If You're A Referee, I'd Like to Hear from You

I've heard some disturbing stories recently about parents who tried to intimidate referees at high school matches. In one instance, the parents parked their cars in such a way to block the ref's car in.

This was in a pretty well-heeled suburb, at a soccer game.

What, on earth, gives?

These are games.

Children's games.

Games are supposed to be fun.

If we start to evaluate our society by how we play our games, then we're not doing so well, are we? Yes, it's fun to win, but within the spirit of sportsmanship.

What are your stories?


Anonymous tonym said...

My dad has been a baseball, football and basketball official for the last 34 years and I paid for a significant portion of my education (OK, the beer I drank during the five years I spent in college) umpiring local high school and summer league baseball.

Here are a few things I've picked up on in my personal experience and observation:

- By the time high school varsity sports come around, most coaches, athletes and parents are familiar enough with the rules and serious about the game to understand that the officials are doing the best they can to apply the rules fairly.

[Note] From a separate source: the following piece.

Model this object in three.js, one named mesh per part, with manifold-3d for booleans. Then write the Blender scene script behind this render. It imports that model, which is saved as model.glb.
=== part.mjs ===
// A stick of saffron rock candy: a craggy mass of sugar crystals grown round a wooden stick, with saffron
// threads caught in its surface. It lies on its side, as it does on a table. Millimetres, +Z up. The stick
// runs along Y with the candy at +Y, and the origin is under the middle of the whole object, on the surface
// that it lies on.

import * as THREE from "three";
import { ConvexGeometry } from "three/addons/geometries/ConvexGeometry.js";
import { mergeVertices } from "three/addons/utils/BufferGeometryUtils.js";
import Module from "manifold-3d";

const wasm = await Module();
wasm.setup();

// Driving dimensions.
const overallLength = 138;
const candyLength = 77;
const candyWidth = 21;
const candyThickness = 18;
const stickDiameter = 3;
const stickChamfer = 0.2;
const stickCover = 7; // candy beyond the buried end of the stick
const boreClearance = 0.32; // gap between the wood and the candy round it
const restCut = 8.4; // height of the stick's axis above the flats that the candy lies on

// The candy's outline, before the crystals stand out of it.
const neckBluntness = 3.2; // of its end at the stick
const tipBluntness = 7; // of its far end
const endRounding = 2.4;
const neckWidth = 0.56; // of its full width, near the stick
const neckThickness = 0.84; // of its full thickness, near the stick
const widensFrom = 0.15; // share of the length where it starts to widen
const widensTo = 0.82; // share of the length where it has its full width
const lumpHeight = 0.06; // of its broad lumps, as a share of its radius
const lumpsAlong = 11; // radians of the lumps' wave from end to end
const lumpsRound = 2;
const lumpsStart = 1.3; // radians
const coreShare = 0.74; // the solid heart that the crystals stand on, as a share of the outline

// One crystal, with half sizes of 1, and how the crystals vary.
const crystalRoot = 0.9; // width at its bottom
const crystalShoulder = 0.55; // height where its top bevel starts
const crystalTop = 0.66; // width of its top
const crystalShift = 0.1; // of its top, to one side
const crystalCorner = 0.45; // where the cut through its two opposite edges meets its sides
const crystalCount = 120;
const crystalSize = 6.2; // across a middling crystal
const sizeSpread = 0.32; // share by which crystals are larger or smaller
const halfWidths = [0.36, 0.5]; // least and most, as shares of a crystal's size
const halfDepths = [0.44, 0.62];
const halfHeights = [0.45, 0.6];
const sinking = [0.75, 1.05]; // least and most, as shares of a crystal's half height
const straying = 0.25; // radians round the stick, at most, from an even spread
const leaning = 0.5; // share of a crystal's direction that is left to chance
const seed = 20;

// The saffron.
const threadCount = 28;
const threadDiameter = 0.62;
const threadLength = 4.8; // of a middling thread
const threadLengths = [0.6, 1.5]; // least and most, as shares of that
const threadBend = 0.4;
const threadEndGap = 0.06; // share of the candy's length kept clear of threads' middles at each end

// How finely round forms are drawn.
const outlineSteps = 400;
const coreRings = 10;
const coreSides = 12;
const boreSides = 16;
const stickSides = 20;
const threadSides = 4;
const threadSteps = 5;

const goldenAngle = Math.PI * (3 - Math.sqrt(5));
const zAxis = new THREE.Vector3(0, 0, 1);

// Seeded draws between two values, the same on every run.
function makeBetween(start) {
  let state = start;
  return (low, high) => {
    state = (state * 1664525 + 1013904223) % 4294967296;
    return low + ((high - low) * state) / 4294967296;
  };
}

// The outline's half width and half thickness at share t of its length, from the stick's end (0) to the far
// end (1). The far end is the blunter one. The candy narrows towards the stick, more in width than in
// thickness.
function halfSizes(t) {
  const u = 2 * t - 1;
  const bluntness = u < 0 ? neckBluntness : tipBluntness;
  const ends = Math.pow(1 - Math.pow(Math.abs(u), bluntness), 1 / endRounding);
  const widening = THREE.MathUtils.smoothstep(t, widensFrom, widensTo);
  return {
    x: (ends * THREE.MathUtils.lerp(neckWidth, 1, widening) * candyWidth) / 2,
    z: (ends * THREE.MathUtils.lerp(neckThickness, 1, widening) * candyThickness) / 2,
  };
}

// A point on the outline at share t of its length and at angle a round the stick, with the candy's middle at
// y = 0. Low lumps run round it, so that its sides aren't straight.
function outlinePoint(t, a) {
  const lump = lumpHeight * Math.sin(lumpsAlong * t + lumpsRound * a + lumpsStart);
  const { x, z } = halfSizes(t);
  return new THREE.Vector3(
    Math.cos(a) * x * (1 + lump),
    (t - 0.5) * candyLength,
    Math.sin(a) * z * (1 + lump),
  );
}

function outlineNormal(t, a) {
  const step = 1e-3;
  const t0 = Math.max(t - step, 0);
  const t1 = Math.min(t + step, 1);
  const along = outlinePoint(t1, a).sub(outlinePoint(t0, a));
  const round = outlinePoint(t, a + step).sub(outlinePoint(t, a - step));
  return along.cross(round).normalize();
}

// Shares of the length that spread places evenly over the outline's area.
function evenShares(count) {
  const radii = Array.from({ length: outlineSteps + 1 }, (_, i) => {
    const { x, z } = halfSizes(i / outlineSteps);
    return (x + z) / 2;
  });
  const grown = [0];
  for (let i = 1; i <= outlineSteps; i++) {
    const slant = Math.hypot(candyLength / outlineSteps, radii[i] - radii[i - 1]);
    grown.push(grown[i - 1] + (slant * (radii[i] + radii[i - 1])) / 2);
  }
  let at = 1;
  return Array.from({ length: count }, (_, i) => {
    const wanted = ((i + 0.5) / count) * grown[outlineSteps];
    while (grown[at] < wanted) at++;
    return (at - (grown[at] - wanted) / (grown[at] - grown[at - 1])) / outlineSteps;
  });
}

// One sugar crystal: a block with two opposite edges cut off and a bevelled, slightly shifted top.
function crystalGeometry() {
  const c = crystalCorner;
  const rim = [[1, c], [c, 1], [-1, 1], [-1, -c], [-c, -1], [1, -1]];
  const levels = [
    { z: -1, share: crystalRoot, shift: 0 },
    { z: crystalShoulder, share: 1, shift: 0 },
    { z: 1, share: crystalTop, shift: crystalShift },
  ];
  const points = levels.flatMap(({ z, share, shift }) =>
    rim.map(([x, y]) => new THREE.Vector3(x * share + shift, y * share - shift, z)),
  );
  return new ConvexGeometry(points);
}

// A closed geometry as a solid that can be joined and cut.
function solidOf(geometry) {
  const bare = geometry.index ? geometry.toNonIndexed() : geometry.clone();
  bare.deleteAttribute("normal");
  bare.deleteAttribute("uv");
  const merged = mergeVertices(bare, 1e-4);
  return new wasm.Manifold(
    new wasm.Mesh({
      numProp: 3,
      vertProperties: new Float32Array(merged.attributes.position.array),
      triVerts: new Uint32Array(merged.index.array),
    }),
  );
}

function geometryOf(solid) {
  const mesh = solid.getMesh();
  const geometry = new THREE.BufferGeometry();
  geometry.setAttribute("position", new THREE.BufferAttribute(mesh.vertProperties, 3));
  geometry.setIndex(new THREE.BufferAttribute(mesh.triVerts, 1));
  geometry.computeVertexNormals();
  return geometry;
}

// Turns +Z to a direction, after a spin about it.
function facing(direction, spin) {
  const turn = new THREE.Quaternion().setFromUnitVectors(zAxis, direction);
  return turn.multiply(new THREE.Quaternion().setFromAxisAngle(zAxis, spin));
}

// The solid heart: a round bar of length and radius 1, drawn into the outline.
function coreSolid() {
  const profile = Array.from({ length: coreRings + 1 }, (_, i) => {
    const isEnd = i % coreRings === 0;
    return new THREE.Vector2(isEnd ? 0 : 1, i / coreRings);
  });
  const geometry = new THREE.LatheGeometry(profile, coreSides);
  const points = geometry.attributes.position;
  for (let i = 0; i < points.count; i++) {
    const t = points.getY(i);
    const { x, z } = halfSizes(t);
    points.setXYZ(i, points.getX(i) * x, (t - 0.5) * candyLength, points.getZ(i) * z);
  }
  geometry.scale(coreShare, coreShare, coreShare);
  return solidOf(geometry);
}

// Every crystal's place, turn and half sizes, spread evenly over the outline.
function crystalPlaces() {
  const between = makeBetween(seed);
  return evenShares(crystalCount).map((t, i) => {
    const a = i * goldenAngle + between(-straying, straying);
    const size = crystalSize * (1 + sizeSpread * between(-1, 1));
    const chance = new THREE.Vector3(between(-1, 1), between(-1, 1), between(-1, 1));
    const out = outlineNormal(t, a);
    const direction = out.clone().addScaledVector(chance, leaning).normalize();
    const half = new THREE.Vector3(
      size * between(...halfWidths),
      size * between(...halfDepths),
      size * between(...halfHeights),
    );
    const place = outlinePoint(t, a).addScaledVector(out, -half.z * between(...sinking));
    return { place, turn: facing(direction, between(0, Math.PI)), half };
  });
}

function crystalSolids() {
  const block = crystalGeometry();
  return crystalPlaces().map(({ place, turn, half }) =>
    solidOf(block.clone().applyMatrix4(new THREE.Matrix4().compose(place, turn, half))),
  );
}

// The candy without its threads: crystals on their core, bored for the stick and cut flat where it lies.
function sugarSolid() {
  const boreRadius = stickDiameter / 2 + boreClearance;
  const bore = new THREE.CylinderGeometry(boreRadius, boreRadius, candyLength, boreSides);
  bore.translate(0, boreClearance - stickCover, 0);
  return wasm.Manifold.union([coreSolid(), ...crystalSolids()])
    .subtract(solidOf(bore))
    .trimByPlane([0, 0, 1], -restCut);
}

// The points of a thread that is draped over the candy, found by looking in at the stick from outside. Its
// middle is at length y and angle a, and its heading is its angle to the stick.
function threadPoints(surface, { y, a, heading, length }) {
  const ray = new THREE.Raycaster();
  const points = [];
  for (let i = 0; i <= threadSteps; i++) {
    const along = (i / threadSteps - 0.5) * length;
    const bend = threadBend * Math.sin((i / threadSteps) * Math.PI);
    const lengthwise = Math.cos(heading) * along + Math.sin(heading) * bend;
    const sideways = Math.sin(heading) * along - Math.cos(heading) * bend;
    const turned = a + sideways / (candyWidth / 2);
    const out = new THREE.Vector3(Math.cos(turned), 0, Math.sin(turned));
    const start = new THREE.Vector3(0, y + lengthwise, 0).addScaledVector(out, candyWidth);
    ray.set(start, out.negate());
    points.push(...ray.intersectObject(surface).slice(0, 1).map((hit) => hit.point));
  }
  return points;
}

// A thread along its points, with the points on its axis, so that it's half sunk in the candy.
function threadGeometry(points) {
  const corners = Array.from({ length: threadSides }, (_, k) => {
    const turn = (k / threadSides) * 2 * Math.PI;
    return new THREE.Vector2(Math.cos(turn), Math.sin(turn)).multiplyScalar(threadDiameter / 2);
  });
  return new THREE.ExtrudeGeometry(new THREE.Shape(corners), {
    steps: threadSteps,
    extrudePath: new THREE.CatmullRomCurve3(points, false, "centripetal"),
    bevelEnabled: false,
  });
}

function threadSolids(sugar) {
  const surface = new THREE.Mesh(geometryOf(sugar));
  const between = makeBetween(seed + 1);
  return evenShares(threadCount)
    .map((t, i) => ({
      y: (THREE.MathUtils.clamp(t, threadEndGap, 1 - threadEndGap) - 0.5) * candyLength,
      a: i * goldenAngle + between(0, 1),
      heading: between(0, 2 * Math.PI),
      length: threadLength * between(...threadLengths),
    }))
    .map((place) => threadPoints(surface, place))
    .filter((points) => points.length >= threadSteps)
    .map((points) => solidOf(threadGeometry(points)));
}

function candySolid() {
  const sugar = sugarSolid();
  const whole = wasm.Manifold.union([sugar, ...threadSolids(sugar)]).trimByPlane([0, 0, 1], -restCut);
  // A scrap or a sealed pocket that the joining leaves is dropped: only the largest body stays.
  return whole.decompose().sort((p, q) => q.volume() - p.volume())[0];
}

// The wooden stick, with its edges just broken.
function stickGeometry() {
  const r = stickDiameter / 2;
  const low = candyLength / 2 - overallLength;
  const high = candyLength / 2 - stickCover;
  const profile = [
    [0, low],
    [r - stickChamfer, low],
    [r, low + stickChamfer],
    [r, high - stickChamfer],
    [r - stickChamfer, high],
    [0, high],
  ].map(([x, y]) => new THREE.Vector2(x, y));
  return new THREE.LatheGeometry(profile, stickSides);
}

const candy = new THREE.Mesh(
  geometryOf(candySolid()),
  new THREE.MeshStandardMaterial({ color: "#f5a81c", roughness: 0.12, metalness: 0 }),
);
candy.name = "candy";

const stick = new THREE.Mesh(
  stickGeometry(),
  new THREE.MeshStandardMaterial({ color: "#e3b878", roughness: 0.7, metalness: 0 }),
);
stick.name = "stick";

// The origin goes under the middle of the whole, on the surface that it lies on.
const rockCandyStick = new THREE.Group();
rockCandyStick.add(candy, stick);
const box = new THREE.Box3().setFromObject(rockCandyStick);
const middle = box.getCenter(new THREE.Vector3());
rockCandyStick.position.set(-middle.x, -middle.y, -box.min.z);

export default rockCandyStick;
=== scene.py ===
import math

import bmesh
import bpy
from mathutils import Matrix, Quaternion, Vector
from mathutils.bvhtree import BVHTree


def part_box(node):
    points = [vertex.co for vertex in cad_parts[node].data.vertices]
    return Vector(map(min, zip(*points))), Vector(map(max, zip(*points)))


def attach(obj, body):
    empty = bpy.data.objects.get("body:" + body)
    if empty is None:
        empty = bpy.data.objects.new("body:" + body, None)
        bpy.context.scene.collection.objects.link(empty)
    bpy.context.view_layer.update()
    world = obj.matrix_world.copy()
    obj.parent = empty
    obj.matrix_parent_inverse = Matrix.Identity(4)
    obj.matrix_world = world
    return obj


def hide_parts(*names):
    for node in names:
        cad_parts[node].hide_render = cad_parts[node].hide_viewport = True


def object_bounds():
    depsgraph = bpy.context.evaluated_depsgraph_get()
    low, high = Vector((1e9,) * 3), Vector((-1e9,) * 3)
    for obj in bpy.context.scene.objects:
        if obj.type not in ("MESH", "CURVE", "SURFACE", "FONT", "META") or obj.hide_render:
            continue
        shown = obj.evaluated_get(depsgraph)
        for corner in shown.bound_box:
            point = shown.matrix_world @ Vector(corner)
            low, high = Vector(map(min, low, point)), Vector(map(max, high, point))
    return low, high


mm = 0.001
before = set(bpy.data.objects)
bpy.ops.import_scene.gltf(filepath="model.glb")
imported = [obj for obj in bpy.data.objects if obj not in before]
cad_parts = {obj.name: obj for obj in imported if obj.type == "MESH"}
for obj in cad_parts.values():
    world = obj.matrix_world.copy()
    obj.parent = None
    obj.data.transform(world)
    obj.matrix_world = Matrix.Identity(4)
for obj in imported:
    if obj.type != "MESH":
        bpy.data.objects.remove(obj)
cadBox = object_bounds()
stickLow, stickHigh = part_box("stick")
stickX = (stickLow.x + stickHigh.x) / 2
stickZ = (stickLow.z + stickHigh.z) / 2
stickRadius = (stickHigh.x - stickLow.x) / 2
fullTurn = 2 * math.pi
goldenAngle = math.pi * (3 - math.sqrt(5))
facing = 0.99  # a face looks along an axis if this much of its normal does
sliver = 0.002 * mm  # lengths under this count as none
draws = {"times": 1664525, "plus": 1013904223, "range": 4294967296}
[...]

- Summer leagues and Pee Wee games are a mixed bag. Most of the kids will not continue playing beyond the age of 13, and probably half are only playing because their parents signed them up. Pee Wee football is the absolute worst. That's generally where Dad's ego is still wrapped up in Junior being the stud linebacker or quarterback or whatever. I have not met a football official who actually likes Pee Wee.

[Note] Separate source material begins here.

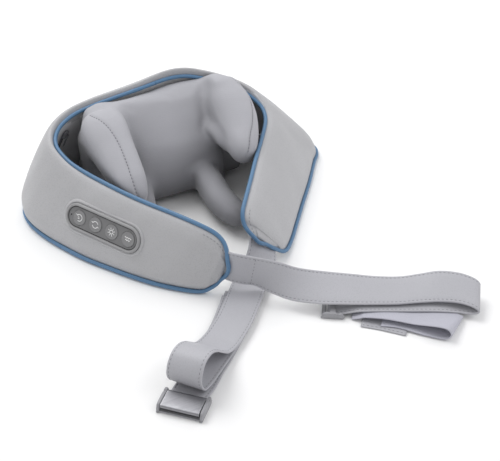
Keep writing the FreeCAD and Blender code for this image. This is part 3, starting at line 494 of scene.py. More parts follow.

- Officials can invite criticism by appearing unsure about a call or a rule application. Certainly, officials blow calls and miss penalties fairly regularly -- the key being the word "regularly" as in "consistently" if you get my drift.

In the eight years I umpired baseball, I only had one parent/coach who wanted to fight me. I'd umpired his Pony league all season (and listened to him bitch) and his (and his son's) team made it to the championship game. His son made the final out in a close play at home plate. It was close. I had to make sure the catcher held onto the ball, and my hesitation before signaling the out drove him into a blind rage. The game was over. He lost.

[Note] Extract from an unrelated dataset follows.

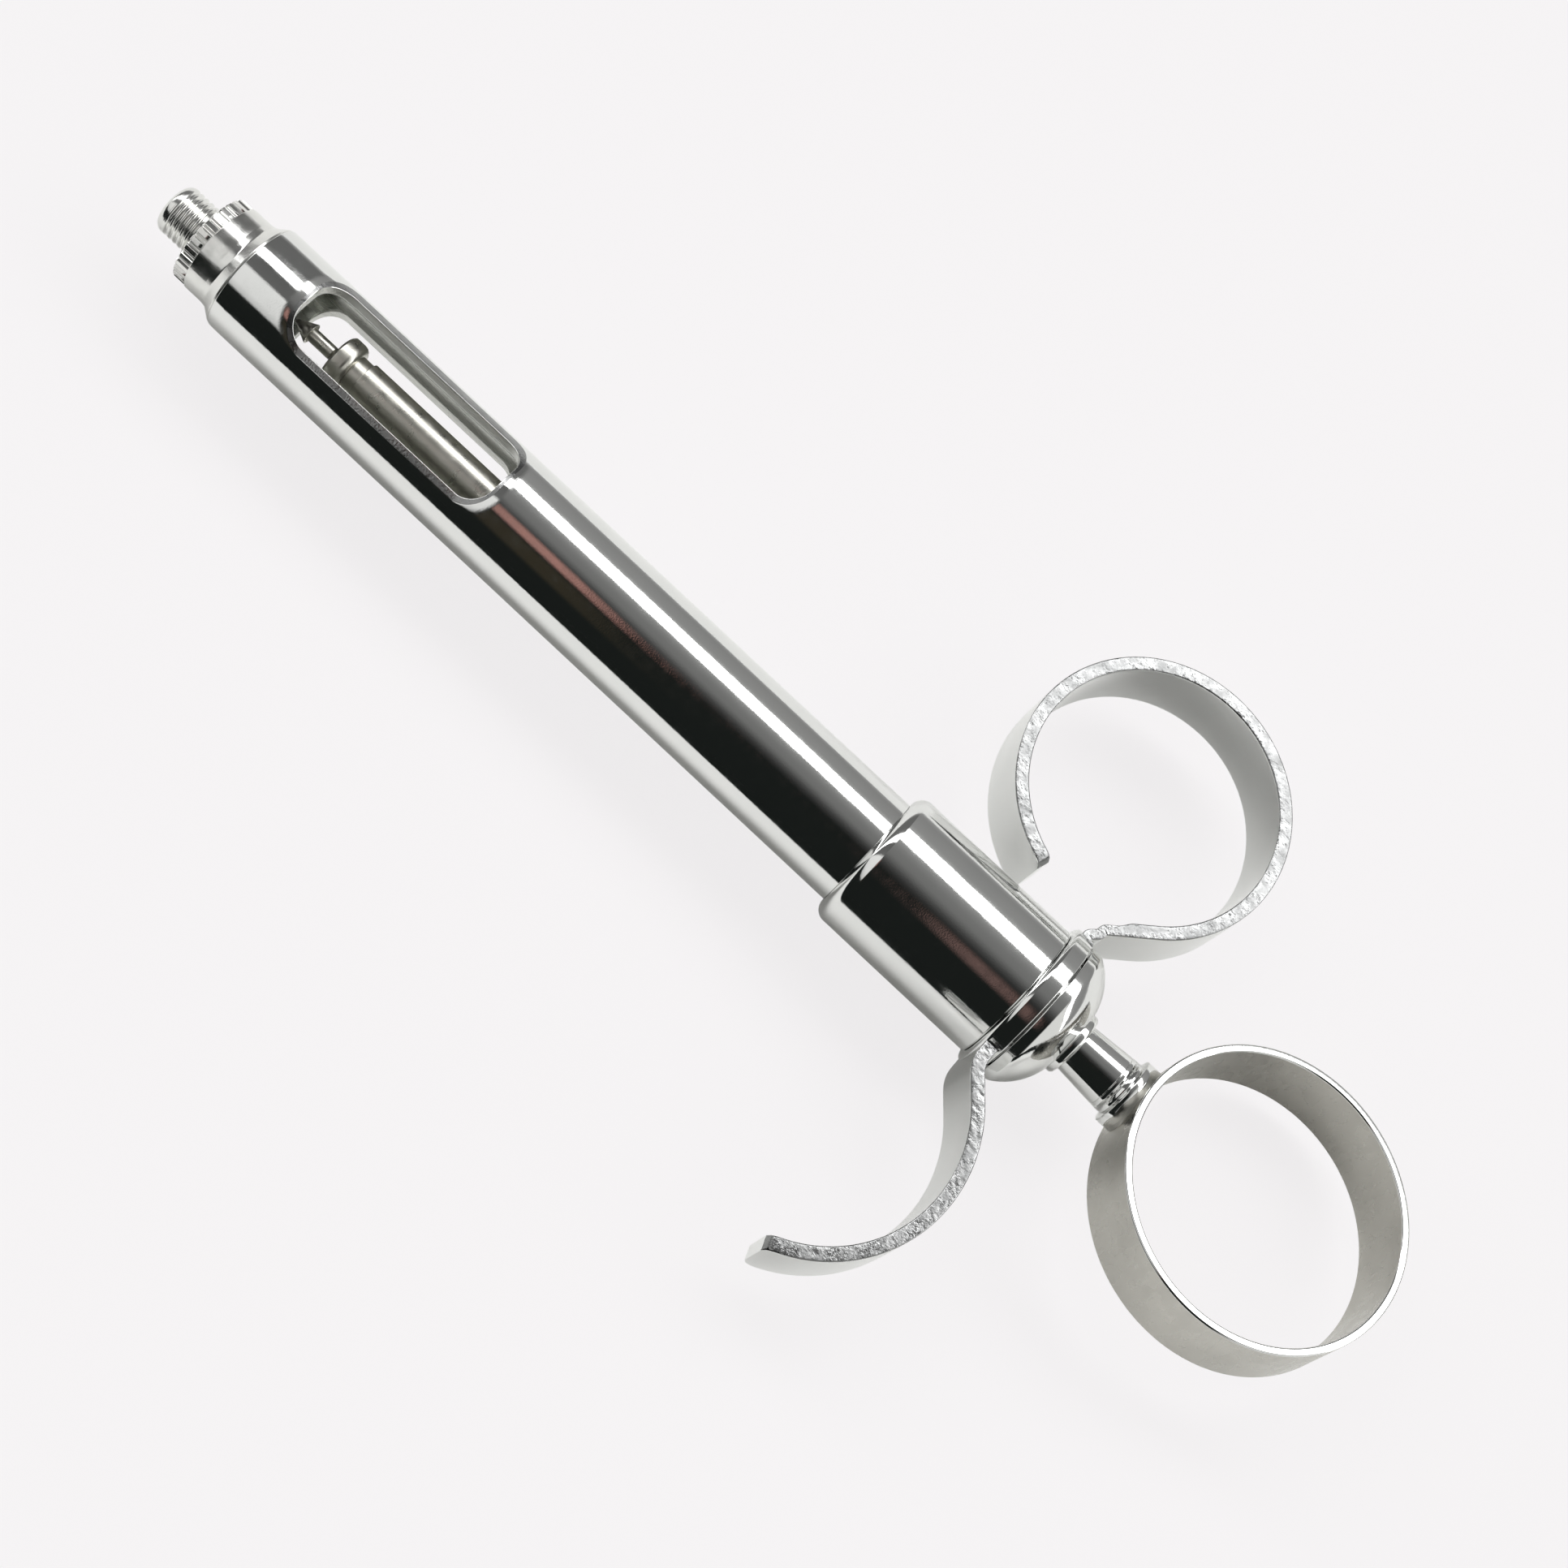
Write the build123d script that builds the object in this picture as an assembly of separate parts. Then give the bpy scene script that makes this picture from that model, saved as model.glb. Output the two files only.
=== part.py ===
from build123d import *
import math
import os

# Dental aspirating syringe for a glass cartridge, with its plunger pushed home.
# It lies along X. The needle hub seats at x = 0 on the barrel's axis, the thumb ring is
# at +X, the finger ring is at +Y, the finger hook at -Y, and +Z is square to their plane.
# Lengths along X are stacked from the needle seat towards the thumb ring.

# Needle adapter
needle_thread_d = 5.5
needle_thread_length = 4.8
needle_thread_end_radius = 0.9
needle_hole_d = 2.4
knurl_d = 10.1
knurl_length = 1.6
knurl_teeth = 29
knurl_tooth_depth = 0.35
knurl_land_share = 0.35
nose_d = 10.3
nose_length = 2.6
flare_length = 1.6
flare_step = 0.1
adapter_plug_length = 4.5
cartridge_floor_depth = 0.3

# Barrel
barrel_d = 12.5
barrel_wall = 1.45
barrel_bore_d = barrel_d - 2 * barrel_wall
barrel_length = 83.2
barrel_rim_chamfer = 0.25
adapter_plug_step = 0.6
adapter_plug_d = barrel_bore_d + 2 * adapter_plug_step
cartridge_neck_step = 0.35
cartridge_neck_d = barrel_bore_d - 2 * cartridge_neck_step
barrel_plug_step = 0.55
barrel_plug_d = barrel_d - 2 * barrel_plug_step
barrel_plug_length = 5.0
window_ledge = 0.65
window_width = barrel_bore_d - 2 * window_ledge
window_length = 25.8
window_from_front = 6.9
window_front_flat = 2.3
window_rear_flat = 3.1
lower_window_turn = 16.0
lower_window_lead = 0.9

# Housing behind the barrel
housing_d = 15.7
housing_length = 20.2
housing_shoulder_radius = 1.4
housing_rear_chamfer = 0.25
chamber_d = 13.2
screw_fit = 0.03

# Cartridge seat and its spring
cartridge_room = 63.9
seat_sleeve_fit = 0.1
seat_tip_clearance = 0.5
seat_flange_fit = 0.3
seat_flange_d = chamber_d - 2 * seat_flange_fit
seat_flange_thickness = 1.4
seat_flange_gap = 0.05
spring_wire_d = 0.9
spring_fit = 0.65
spring_outer_d = chamber_d - 2 * spring_fit
spring_turns = 4.5
spring_washer_fit = 0.2
spring_washer_d = chamber_d - 2 * spring_washer_fit
spring_washer_hole_fit = 0.45
spring_washer_thickness = 0.8

# Finger grip
plate_d = 17.6
plate_thickness = 2.15
plate_front_radius = 0.6
strip_width = 8.4
strip_thickness = 1.5
strip_corner_radius = 1.2
strip_bend_radius = 3.0
finger_ring_d = 30.0
finger_ring_ahead_of_plate = 2.65
finger_ring_offset = 24.4
finger_ring_arm_angle = -50.0
finger_ring_end_angle = 254.3
ring_arm_step_from = 8.1
ring_arm_step_length = 0.9
ring_arm_step_back = 0.55
ring_arm_relief = 0.35
ring_arm_relief_length = 2.0
ring_arm_relief_runout = 0.8
hook_radius = 15.4
hook_ahead_of_plate = 8.2
hook_offset = 22.9
hook_arm_angle = 40.0
hook_end_angle = -70.3

# Rear cap
cap_boss_fit = 0.1
cap_boss_d = chamber_d - 2 * cap_boss_fit
cap_boss_length = 4.0
cap_groove_step = 0.7
cap_groove_d = cap_boss_d + 2 * cap_groove_step
cap_groove_width = 0.3
cap_d = 16.6
cap_rim_length = 1.2
cap_dome_length = 3.3
cap_dome_radius = 6.9
cap_dome_end_d = 8.0

# Guide bush and friction ring
rod_d = 4.3
rod_fit = 0.05
bush_wall = 1.0
bush_d = rod_d + 2 * rod_fit + 2 * bush_wall
bush_length = 9.0
bush_collar_step = 0.35
bush_collar_d = bush_d + 2 * bush_collar_step
bush_collar_length = 0.85
bush_collar_radius = 0.35
friction_ring_section_d = 1.5
friction_ring_fit = 0.03

# Plunger
rod_neck_depth = 0.25
rod_neck_d = rod_d - 2 * rod_neck_depth
rod_neck_length = 1.3
rod_tap_d = 2.6
rod_tap_depth = 6.0
stopper_room = 11.9
plunger_travel = 60.0
travel_spare = 0.5
tip_disc_gap = 2.0
tip_disc_d = barrel_bore_d - 2 * tip_disc_gap
tip_disc_thickness = 2.1
tip_front_chamfer = 0.25
tip_rear_radius = 0.8
tip_tap_d = 1.2
harpoon_shaft_d = 1.5
harpoon_shaft_length = 3.2
harpoon_neck_d = 1.1
harpoon_neck_length = 0.6
harpoon_barb_d = 2.6
harpoon_barb_undercut = 0.6
harpoon_point_length = 2.0
harpoon_root_length = 1.8
stop_sleeve_front_wall = 0.55
stop_sleeve_rear_wall = 0.95
stop_sleeve_rear_d = rod_d + 2 * stop_sleeve_rear_wall
stop_sleeve_length = 5.45
stop_gap = 0.05
ring_boss_neck_length = 0.65
ring_boss_flare_length = 0.15
ring_boss_d = 7.7
ring_boss_socket_depth = 1.3
ring_boss_web = 0.85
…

Being an "invincible" and quite strapping 22-year old at the time, I wasn't terribly concerned that he chased me to my car after the game because I'd have happily thrown him the beating he deserved for being a jerk all summer in front of his 13-year old son.

Until his son spoke up, of course, and quietly defused the situation with six words:

"Dad, we lost. Let's go home."

10:51 AM  
Anonymous The Sports Curmudgeon said...


I officiated sports (basketball, soccer, some baseball and did line calls for tennis) for 37 years. I could write you several long chapters about parents' nonsensical behaviors but I won't bore you with them. Here's the worst:

I and a partner were doing an 11-12 year olds recreation league basketball game one Saturday. My partner was 19 years old and this was his first year officiating; he eventually turned out to be a good official but this was not his finest game by a long shot. He knew he'd messed up a few calls but he was ready to move on.

Waiting for the next game to start, he walked outside the gym to get some air and gather himself. The father of a player from the losing team jumped him from behind and a fight ensued. The kid stood there and watched his dad and my parther duke it out for about a minute.

One of the parents of a player in the upcoming game was walking into the gym; he was an off-duty police officer for the jurisdiction in which the game was being played. He intervened.

So, "Angry Dad" wound up being read his Miranda Rights; my partner got to swear out a complaint against him and "Angry Dad" spent one night in the hoosegow until his wife got home from wherever she was and arranged to bail him out.

This was over a recreation league game for 11 and 12 year olds. Can you spell M-O-R-O-N?